Sinds een jaar of tien is Raymond actief bezig met zijn veteranenstatus. ‘In 2017 bestond het Transportbataljon 25 jaar. Ik heb toen meegeholpen met het organiseren van de reünie en het regelen van voertuigen, waaronder mijn eigen UN-viertonner. In die tijd wilden steeds meer veteranen mij geld schenken voor het onderhoud. Ik voelde me daar best ongemakkelijk bij, want het was gewoon mijn hobby. Daar hoef ik niet voor betaald te worden.
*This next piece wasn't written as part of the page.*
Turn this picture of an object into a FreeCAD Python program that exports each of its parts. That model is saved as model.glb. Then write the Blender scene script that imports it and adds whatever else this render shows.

Ik heb toen de Stichting UN-viertonner in het leven geroepen, zodat ik op een transparante manier donaties kan ontvangen en met de viertonner veteranenbijeenkomsten kan bezoeken. Uiteindelijk heeft dit geresulteerd in de publicatie van een boek over de viertonner. Met de donaties, de opbrengsten van het boek en wat eigen geld heb ik een professionele spuitbeurt kunnen financieren. Toen was de cirkel rond.’

Het opbouwen na de professionele spuitbeurt was een flinke klus. Maar nu kan hij er weer zeker dertig jaar tegen!

De VN-viertonner van Raymond vormt een belangrijk verbindingsmiddel voor de veteranenvereniging Veteranen 1 (NL/BE) VN Transportbataljon. ‘Bij reünies van de vereniging probeer ik zo veel mogelijk veteranen de gelegenheid te geven om een rondje te rijden. Maar ook heb ik met de viertonner twee keer een uitvaart ondersteund. De laatste keer was van een maat van mij, die ook lid was van het Transportbataljon. Ik heb toen de kist naar het crematorium gereden, met zijn zoon naast me. Op zo’n moment komen de kernwaardes van de vereniging terug in mijn viertonner: Verbinden, Herdenken en Zorgen.’

‘Als ik er nu over spreek, word ik weer emotioneel’

‘Tijdens de Nederlandse Veteranendag 2014 liep ik voor het eerst mee in het defilé met het detachement van de vereniging. Er werd mij op het hart gedrukt om in het midden van het detachement te gaan lopen. Mocht het te veel worden, dan heb je altijd je maten aan beide zijden. In eerste instantie dacht ik: “hoezo te veel?”. Maar het was zó indrukwekkend. Hordes mensen die voor je klappen, de koning die je groet. Toen we terugkeerden op het Malieveld moest ik er echt van bijkomen. Als ik er nu over spreek, word ik weer emotioneel.’

Een trotse Raymond van der Wee met zijn boek over de DAF YA 4440/YA 4442 viertonner. Op de achtergrond zijn eigen ‘tonner’ die zoveel mogelijk in originele UN uitvoering gebracht werd.